Note that since ATTR(MONTH([Date])) returns string values, it will not function as an ordered dimensional predictor unless it is manually specified. This is done by including "ordered" immediately before the predictor, as below:
MODEL_PERCENTILE(
"model=gp",
SUM([Sales]),
"ordered",ATTR(MONTH([Order Date]))
)
If you want to include multiple time dimensions in your predictors, you must specify which ones you wish to use as unordered dimensions. This can be done by including "unordered" directly before that dimension, as below:
MODEL_PERCENTILE(
"model=gp",
SUM([Sales]),
ATTR(DATETRUNC('month',[Order Date]))
"unordered",ATTR(DATETRUNC('year',[Order Date]))
)
Attempting to use the above calculation without specifying "unordered" in front of ATTR(DATETRUNC('year',[Order Date]) will return an error.
Additionally, the addressing direction (or "Compute Using") for Gaussian process regression must be set to the same field as the ordered dimension predictor.
Only one addressing direction (or "Compute Using") can be selected for all models.
Gaussian process regression only supports dimensions as predictors
You can't use any measures as predictors in Gaussian process calculations. Remove the measure predictor.
This limitation only applies to predictive modeling functions that specify Gaussian process regression.

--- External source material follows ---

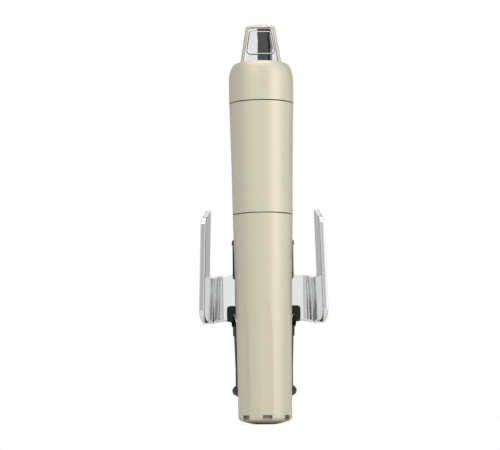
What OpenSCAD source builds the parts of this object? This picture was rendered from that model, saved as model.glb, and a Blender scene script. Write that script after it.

Linear regression (or OLS, the default) and regularized linear regression functions both support measures as predictors.
There's no training data for one or more prediction targets
Gaussian process regression requires that each data partition has at least n data points in order to build a predictive model and return predictions. If you encounter this error, revise your predictions.
There are more than 5,000 marks
Gaussian process regressions are only supported on vizzes with fewer than 5,000 marks. To resolve this issue, update your level of detail to decrease the number of marks, or select a different statistical model.